EXERCISE
Look through the listing for the word "caption". Copy each line that has it.

PROVIDED MATERIAL
=-=-=-=-=

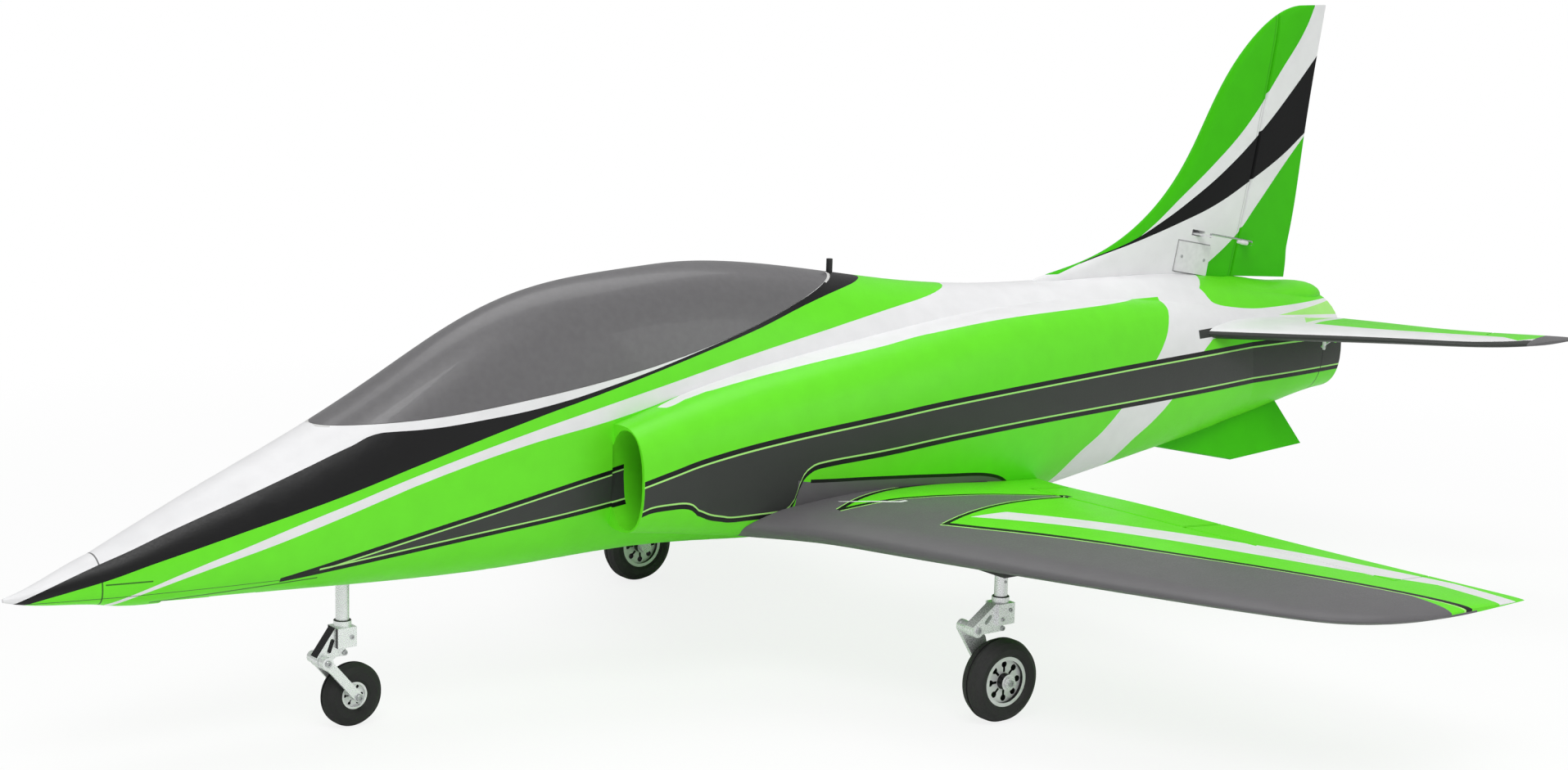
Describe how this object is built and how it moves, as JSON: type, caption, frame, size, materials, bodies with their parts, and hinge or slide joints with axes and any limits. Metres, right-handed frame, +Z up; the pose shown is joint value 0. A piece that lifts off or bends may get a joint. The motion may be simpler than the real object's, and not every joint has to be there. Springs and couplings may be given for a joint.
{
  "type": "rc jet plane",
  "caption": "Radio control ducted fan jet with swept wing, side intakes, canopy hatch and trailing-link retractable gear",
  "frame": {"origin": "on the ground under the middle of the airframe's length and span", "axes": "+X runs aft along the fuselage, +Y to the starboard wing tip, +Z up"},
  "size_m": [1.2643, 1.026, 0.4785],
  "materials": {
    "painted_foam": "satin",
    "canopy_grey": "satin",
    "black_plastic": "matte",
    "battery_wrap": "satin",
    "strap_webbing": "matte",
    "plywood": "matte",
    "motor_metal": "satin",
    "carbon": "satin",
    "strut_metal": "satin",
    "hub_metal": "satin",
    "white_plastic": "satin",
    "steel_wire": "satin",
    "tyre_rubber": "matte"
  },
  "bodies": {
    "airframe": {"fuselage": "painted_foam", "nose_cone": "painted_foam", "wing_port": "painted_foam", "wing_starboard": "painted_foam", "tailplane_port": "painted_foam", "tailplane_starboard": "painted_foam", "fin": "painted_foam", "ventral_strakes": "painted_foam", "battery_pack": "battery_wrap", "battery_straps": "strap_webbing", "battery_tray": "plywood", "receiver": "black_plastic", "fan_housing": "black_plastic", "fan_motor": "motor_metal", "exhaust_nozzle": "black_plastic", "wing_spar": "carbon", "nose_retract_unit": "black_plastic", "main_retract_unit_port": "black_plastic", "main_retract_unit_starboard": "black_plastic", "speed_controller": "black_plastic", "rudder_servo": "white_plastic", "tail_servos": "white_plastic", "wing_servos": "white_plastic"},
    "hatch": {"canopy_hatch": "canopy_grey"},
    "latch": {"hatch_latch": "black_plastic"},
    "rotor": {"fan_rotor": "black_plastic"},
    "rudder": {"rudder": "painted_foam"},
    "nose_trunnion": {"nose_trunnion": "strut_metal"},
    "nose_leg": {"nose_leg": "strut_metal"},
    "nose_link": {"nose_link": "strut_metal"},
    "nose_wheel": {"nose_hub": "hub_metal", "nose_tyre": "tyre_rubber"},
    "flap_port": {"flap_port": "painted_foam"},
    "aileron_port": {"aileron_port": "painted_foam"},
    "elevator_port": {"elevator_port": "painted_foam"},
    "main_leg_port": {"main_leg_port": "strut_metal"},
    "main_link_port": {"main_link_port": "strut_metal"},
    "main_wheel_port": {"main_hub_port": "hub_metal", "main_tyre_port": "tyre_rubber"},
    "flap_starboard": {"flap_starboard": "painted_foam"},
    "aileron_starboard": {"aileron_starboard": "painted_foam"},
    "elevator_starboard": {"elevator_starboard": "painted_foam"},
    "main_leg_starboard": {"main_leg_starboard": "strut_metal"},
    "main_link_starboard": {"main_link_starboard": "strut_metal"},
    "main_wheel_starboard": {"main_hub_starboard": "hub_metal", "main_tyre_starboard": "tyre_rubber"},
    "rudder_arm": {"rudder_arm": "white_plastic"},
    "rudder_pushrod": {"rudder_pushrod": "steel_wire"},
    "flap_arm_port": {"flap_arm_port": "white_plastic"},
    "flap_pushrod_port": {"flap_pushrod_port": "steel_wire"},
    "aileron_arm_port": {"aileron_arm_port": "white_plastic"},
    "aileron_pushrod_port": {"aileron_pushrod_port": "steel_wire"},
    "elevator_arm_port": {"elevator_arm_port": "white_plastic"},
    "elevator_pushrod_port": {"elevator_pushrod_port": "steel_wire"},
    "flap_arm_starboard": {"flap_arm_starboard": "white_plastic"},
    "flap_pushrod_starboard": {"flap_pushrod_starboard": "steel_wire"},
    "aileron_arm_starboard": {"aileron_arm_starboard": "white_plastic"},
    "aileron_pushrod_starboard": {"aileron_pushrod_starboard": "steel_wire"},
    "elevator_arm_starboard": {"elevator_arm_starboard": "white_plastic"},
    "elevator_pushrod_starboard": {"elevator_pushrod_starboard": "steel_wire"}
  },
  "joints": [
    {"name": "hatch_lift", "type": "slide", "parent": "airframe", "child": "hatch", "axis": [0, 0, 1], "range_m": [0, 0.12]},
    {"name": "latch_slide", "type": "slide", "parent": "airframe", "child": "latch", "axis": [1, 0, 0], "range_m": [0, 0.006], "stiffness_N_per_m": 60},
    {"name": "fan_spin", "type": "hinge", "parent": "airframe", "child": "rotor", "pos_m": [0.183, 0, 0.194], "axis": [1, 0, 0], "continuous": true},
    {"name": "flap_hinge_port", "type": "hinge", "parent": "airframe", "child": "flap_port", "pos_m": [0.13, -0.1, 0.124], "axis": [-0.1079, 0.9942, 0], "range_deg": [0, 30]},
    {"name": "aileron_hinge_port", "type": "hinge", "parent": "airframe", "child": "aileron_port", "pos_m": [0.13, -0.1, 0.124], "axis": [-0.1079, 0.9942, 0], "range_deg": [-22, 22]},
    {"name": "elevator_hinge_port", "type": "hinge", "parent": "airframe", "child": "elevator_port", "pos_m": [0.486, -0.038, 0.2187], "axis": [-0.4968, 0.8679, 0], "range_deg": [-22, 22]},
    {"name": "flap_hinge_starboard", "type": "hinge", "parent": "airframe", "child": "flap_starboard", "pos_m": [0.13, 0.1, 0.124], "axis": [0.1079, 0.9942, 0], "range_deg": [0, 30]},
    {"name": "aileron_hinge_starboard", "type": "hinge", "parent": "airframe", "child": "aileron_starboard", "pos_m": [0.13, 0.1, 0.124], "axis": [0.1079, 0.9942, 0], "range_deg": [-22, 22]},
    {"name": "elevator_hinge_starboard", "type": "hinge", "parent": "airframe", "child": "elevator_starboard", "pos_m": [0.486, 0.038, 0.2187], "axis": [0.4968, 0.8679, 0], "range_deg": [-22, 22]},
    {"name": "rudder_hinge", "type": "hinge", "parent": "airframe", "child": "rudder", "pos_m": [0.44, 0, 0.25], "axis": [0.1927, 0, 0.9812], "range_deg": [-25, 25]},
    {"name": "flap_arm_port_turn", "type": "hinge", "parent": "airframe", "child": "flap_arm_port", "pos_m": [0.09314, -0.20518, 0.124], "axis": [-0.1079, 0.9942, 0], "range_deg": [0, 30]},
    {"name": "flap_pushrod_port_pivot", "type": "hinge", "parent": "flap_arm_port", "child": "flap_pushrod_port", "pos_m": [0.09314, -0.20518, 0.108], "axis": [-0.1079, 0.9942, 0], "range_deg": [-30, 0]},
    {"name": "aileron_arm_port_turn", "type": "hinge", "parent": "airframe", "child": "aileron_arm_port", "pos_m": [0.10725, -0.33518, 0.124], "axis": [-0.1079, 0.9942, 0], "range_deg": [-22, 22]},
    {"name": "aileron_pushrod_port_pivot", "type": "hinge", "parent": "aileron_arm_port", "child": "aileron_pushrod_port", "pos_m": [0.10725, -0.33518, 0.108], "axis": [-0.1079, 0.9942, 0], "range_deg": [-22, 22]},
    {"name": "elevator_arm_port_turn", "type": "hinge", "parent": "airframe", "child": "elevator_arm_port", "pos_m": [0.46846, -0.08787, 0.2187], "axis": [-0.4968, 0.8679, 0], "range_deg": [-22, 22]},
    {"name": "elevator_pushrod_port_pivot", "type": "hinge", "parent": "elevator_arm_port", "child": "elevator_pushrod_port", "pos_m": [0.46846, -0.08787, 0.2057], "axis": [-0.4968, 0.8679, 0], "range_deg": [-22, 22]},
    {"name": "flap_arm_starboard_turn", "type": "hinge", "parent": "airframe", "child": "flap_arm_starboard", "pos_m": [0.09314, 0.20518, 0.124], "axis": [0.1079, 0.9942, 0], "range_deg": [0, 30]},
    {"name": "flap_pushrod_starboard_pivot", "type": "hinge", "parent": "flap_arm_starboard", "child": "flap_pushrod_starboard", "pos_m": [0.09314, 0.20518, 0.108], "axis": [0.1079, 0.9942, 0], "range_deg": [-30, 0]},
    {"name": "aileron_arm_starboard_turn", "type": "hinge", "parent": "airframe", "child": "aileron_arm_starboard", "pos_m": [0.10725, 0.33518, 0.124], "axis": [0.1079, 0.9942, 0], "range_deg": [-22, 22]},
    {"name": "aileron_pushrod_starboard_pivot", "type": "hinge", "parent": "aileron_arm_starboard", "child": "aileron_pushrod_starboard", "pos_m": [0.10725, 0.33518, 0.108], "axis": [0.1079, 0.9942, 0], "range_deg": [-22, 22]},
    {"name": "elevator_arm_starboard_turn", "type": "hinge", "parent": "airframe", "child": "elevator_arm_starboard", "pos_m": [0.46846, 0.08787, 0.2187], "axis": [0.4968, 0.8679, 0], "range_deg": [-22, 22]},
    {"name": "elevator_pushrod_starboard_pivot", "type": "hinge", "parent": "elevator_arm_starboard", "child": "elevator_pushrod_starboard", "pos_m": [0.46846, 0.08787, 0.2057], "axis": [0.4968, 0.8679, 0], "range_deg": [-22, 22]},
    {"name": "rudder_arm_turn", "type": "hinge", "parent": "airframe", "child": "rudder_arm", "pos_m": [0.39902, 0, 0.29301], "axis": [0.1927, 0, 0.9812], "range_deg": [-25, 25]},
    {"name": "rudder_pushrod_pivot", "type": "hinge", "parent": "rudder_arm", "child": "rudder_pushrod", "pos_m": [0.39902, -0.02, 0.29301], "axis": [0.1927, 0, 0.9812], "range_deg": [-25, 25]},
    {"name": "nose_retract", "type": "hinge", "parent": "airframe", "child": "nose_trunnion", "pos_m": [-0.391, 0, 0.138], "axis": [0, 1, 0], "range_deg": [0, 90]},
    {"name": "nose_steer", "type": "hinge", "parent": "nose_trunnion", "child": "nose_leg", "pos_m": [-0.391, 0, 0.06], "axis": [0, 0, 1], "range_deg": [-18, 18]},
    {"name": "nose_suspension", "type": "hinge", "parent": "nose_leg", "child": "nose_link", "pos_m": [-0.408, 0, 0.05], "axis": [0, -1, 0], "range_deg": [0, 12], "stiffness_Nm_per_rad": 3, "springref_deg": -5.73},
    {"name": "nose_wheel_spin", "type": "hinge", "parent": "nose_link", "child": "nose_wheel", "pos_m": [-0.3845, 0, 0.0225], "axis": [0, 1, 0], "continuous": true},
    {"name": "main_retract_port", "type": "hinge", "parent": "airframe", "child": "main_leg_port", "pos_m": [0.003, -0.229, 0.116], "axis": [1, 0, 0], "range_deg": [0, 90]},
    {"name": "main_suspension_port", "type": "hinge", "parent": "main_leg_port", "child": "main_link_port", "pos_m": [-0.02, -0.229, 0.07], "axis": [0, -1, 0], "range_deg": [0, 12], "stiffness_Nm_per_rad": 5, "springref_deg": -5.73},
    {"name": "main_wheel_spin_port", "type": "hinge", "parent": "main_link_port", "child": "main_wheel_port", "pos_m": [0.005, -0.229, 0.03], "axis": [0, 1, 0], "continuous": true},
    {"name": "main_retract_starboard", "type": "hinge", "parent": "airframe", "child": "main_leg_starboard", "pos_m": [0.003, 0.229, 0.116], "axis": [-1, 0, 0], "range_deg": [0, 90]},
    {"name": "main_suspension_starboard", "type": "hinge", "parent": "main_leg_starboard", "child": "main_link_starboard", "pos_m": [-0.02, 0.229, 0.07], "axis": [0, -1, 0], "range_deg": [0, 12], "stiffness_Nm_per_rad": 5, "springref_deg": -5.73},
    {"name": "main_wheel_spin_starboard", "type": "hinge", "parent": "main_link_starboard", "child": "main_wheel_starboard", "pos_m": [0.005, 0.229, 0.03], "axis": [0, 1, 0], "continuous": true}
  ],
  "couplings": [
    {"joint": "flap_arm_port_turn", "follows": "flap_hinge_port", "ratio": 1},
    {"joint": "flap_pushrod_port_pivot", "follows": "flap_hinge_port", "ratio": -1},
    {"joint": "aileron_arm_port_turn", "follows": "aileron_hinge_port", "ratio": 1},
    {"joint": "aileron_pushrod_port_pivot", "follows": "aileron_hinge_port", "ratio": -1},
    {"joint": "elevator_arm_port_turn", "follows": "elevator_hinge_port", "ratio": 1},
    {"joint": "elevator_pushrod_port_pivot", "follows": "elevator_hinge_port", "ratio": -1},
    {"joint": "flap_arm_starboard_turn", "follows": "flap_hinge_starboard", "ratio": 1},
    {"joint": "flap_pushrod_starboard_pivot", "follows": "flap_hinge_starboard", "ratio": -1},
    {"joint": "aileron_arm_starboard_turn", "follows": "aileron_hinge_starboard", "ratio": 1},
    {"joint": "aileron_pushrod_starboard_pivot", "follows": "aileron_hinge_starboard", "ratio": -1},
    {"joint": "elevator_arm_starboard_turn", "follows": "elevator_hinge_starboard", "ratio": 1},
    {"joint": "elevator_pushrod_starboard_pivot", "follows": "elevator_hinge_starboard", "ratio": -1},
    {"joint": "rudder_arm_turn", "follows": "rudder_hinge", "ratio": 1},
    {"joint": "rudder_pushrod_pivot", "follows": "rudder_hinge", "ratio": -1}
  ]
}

=-=-=-=-=

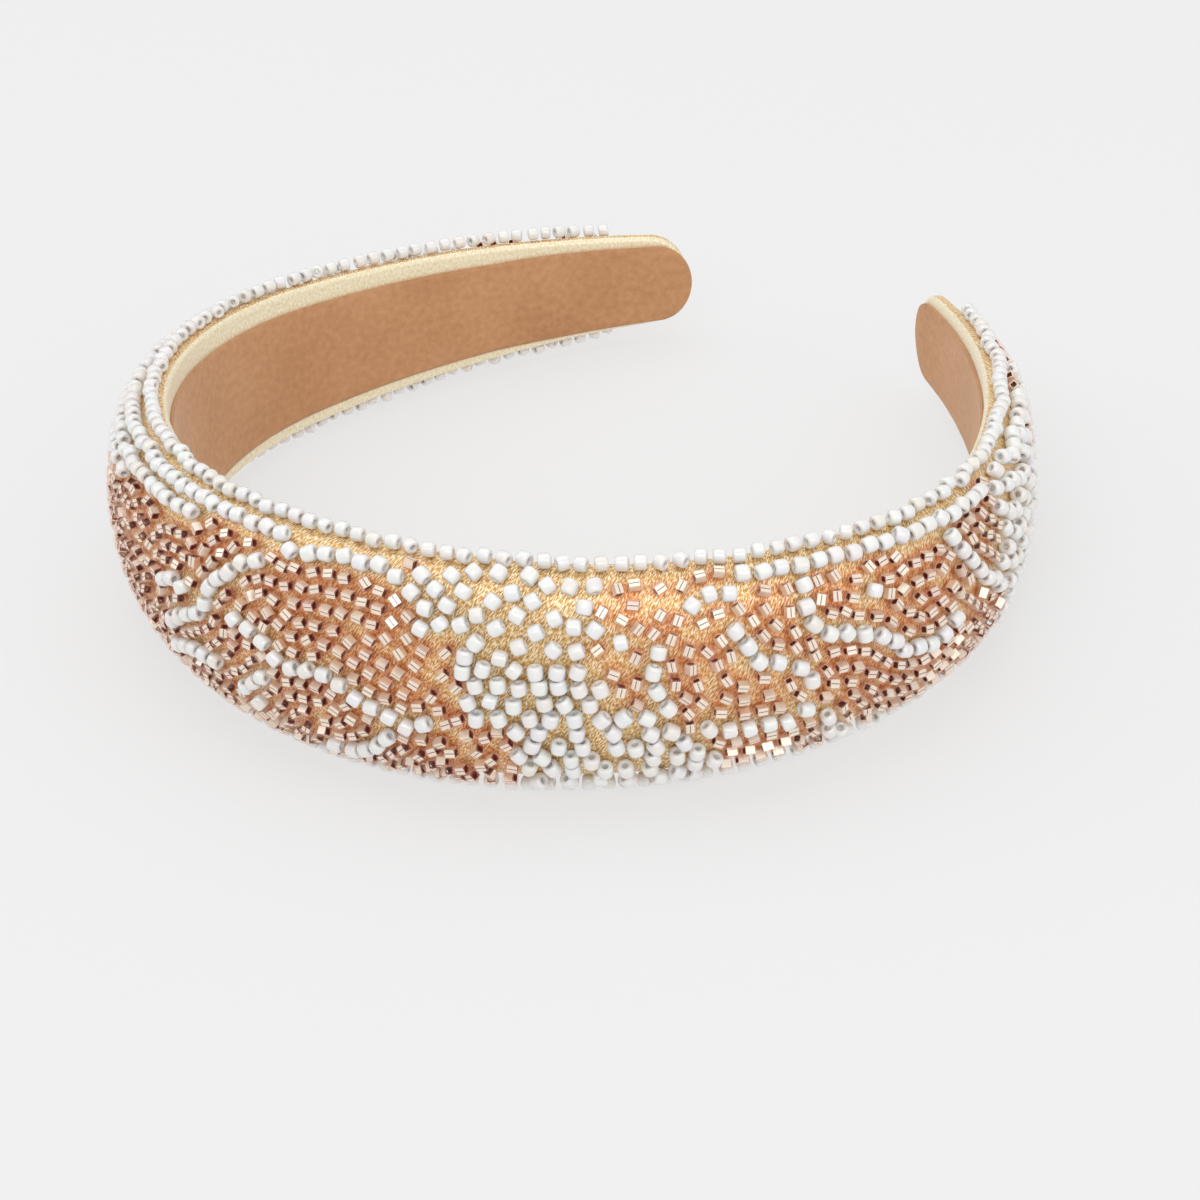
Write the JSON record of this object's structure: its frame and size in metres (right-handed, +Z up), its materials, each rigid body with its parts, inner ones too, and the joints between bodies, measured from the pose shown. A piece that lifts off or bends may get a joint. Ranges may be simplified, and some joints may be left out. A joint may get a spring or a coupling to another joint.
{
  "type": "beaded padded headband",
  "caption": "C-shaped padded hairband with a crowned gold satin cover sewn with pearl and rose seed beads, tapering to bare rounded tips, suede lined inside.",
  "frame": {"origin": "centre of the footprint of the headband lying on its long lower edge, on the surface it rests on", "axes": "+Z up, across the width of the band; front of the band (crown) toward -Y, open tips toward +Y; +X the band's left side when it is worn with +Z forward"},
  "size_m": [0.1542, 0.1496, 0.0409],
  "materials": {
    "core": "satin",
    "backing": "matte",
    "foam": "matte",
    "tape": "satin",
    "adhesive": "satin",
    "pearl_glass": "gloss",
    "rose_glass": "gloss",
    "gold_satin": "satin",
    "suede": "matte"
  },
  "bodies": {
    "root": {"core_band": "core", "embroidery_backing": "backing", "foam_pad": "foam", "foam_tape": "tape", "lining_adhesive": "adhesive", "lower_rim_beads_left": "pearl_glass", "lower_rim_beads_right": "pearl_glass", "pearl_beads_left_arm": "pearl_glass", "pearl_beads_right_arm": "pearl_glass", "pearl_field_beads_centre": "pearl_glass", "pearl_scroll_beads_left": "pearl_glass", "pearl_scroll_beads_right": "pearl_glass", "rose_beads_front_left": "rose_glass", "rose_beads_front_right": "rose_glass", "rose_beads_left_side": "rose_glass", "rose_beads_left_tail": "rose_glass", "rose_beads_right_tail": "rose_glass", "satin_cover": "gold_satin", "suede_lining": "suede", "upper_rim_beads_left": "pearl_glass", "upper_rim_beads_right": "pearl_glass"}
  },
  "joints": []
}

=-=-=-=-=

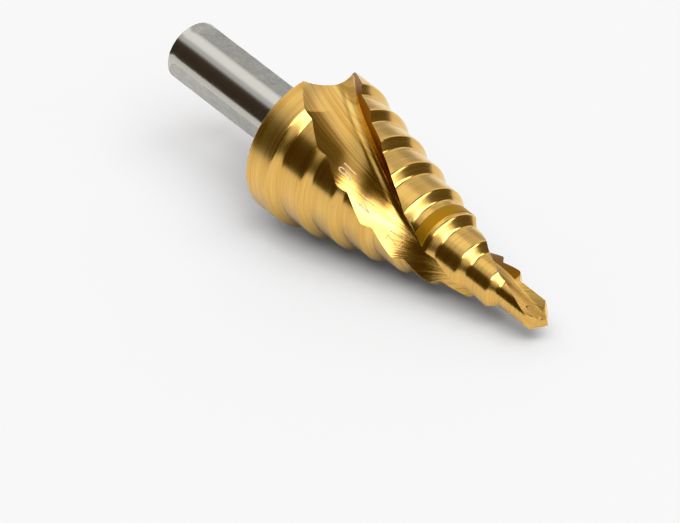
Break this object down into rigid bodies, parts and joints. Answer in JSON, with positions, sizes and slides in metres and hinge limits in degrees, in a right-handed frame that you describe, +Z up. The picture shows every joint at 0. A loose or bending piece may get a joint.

=-=-=-=-=

OUTPUT OF THE EXERCISE
Describe how this object is built and how it moves, as JSON: type, caption, frame, size, materials, bodies with their parts, and hinge or slide joints with axes and any limits. Metres, right-handed frame, +Z up; the pose shown is joint value 0. A piece that lifts off or bends may get a joint. The motion may be simpler than the real object's, and not every joint has to be there. Springs and couplings may be given for a joint.
  "caption": "Radio control ducted fan jet with swept wing, side intakes, canopy hatch and trailing-link retractable gear",
  "caption": "C-shaped padded hairband with a crowned gold satin cover sewn with pearl and rose seed beads, tapering to bare rounded tips, suede lined inside.",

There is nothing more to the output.